The Republican Party amounts to today's Whigs. Their candidate for president, John McCain, is trying to run away from his own party -- as one might shrink away from a colony of importuning lepers. I am actually not kidding when I label the Republicans "the party that wrecked America," because I believe that is truly how the popular strain of history will regard them when (maybe if) the wreckage of their ministrations ever clears. But history doesn't repeat exactly. The current figure from Illinois, Barrack Obama, has yet to offer a truly crisis-clarfying rhetoric, though he labors under the expectation of being able to do so. Like his long-ago predecessor, he is mocked by the coarser elements of what we call "the media" these days -- Fox News and the moron-rousers of talk radio.
Some of the issues yet-to-be-clarified concern the behavior of the American public in the broad sense. We have obdurately resisted the reality of the energy crisis that hangs over everything we do (as slavery hung over the 1850s), from the way we inhabit the landscape to the way we do daily business in our 240-million-plus fleet of cars and trucks that ply the ribbons of asphalt and the lagoons of parking that now run from sea to shining sea where the fruited plain was replaced by the Wal Marts.

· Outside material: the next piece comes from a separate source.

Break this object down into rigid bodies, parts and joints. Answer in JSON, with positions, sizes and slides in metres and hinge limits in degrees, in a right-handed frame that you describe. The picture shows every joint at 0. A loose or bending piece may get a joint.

Mr. Obama isn't kidding either when he alludes to the change America faces, though history has not yet rhymed enough for his rhetoric to really set forth the terms of this change in its stark particulars. And even if he is able to articulate these things, he won't forestall the convulsion anymore than Lincoln held back a war between the states. That prior crisis was when America learned good and hard how tragic life could be, and it colored our national character for a century -- until we chucked it all to become a society of overfed clowns, with God Almighty replaced by Ronald McDonald. That pageant of happy idiocy is now ending. Like everyone else in this fraught and nervous land, I'm standing by to see what transpires in the days just ahead.